In the world of fluid dynamics (how liquids and gases move), scientists have two main ways to study this:
- The Eulerian Way (The Camera): You set up a camera at a fixed spot and watch the water flow past it. It's like standing on a bridge watching cars go by.
- The Lagrangian Way (The Life Raft): You jump into the water with a life raft (a particle) and let the current carry you. You record your path.
This paper is all about the Lagrangian way. The authors, Anna, Alexandra, and Kathrin, have developed a new "super-tool" that uses the paths of thousands of floating life rafts (particles) to predict exactly how a substance (like dye, pollution, or a chemical) will mix, even if they don't know the exact speed of the water at every single point.
The Problem: Missing Pieces of the Puzzle
Usually, to predict how something mixes, you need a perfect map of the water's speed and direction everywhere. But in real life (like in a chemical factory or the ocean), we often only have tracks. We know where a few particles went, but we don't have a perfect map of the whole ocean.
Furthermore, in real experiments, particles sometimes disappear (they swim out of the camera's view) or new ones appear. It's like trying to solve a jigsaw puzzle where half the pieces are missing and the picture keeps changing.
The Solution: The "Social Network" of Particles
The authors created a method that treats the fluid flow like a social network.
- The Party Analogy: Imagine a crowded dance floor (the fluid).
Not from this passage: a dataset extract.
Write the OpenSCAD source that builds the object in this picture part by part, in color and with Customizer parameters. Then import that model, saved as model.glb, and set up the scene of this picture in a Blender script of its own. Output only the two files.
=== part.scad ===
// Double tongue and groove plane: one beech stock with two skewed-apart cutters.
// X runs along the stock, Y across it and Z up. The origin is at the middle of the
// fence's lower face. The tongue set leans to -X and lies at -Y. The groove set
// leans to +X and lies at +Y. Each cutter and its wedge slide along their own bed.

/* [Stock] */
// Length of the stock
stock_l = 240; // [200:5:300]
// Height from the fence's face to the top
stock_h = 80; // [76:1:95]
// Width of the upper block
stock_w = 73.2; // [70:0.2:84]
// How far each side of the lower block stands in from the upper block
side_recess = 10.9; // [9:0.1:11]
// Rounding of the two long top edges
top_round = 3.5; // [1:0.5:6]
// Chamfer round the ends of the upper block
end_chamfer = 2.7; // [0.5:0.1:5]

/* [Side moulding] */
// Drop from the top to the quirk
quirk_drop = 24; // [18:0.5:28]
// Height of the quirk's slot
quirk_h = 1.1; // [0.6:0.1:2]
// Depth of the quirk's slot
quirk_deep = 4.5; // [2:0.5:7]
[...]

You have a group of people wearing blue shirts and a group wearing red shirts. You want to see how fast they mix.
- The "Diffusion Map": Instead of trying to calculate the physics of every drop of water, the authors look at who is standing next to whom.
- If a blue-shirted person is standing close to a red-shirted person, they are likely to swap places or mix soon.
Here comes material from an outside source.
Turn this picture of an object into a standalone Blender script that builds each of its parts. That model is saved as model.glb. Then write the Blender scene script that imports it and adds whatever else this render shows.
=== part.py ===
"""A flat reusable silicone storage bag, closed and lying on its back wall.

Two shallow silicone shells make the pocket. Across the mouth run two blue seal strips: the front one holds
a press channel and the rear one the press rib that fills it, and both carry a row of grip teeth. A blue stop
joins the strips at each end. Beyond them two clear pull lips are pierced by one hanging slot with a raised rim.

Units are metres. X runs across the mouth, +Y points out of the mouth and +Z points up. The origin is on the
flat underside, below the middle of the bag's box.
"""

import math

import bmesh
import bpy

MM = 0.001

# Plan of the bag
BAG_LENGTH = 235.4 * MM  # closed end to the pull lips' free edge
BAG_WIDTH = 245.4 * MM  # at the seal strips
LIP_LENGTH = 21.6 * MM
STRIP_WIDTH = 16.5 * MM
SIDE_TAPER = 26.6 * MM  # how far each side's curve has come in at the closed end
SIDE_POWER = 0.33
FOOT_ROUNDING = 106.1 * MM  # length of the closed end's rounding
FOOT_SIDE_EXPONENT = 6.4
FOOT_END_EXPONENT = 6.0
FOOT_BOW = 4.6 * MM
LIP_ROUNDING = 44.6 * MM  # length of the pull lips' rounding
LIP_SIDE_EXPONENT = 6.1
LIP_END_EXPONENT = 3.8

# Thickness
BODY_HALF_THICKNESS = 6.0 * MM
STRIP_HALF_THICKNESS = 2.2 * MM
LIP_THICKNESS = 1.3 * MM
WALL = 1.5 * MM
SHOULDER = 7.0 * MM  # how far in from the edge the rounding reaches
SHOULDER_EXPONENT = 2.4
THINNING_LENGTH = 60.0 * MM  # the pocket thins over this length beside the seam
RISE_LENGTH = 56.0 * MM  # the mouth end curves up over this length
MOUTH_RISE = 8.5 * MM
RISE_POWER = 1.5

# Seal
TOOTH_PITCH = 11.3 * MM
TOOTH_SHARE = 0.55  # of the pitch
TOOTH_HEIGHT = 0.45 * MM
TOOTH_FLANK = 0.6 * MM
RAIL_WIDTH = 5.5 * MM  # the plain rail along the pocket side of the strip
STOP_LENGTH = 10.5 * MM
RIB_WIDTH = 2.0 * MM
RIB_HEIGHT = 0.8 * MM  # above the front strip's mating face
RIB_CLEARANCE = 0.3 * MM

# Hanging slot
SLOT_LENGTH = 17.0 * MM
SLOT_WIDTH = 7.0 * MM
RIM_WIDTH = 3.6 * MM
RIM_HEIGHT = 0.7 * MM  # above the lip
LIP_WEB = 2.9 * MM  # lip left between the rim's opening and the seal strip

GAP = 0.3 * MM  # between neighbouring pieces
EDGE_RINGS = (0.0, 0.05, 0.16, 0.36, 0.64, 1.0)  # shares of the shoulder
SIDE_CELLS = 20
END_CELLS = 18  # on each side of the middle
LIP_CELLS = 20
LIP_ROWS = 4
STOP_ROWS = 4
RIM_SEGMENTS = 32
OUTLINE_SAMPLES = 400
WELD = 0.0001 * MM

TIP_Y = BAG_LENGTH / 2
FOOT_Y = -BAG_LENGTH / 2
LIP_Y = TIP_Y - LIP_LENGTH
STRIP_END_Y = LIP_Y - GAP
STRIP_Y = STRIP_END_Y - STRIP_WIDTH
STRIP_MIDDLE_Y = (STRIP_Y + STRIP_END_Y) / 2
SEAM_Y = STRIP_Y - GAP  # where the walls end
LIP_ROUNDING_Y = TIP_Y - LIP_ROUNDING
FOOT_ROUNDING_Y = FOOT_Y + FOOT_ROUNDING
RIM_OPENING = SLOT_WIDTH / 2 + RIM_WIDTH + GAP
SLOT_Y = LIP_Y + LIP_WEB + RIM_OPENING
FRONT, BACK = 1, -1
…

- The math they use (called Diffusion Maps) creates a "friendship graph." It asks: "If I am this particle, who are my neighbors? How likely am I to interact with them?"
- The "Strength Exchange": In their model, every particle has a "strength" (how much dye it carries). If a blue particle is close to a red one, they "exchange strength." The blue particle gets a little red, and the red gets a little blue.
- By doing this mathematically over and over, they can simulate the dye spreading out without ever needing to know the exact speed of the water currents. They just need to know where the particles were.
Handling the Messy Real World
Real data is messy. Sometimes a particle is missing from the data because the camera blinked or the particle left the room.
The authors invented a clever fix for this:
- The "Guess-Who" Game: If a particle disappears and then reappears, the system looks at its neighbors. "Hey, you were gone, but your best friends (neighbors) are still here. Based on what they are doing, here is a guess for what your color should be."
- This allows them to run mixing experiments in the computer (in silico) using real-world, messy data. They can ask: "What if we had dropped the dye in a different spot?" without having to redo the physical experiment.
What They Tested It On
They tested their "Social Network Mixing Tool" on three scenarios:
- The Whirlpool (Cellular Flow): A simple, predictable swirl. They showed their tool could predict the mixing almost perfectly, even when they only had a few scattered particles to work with.
- The Double Gyre (The Ocean Current): A more complex, wiggly flow that mimics ocean currents. They found that some areas mix fast (chaotic zones), while other areas act like "safe zones" where particles get trapped and never mix with the outside world. Their tool identified these "safe zones" perfectly.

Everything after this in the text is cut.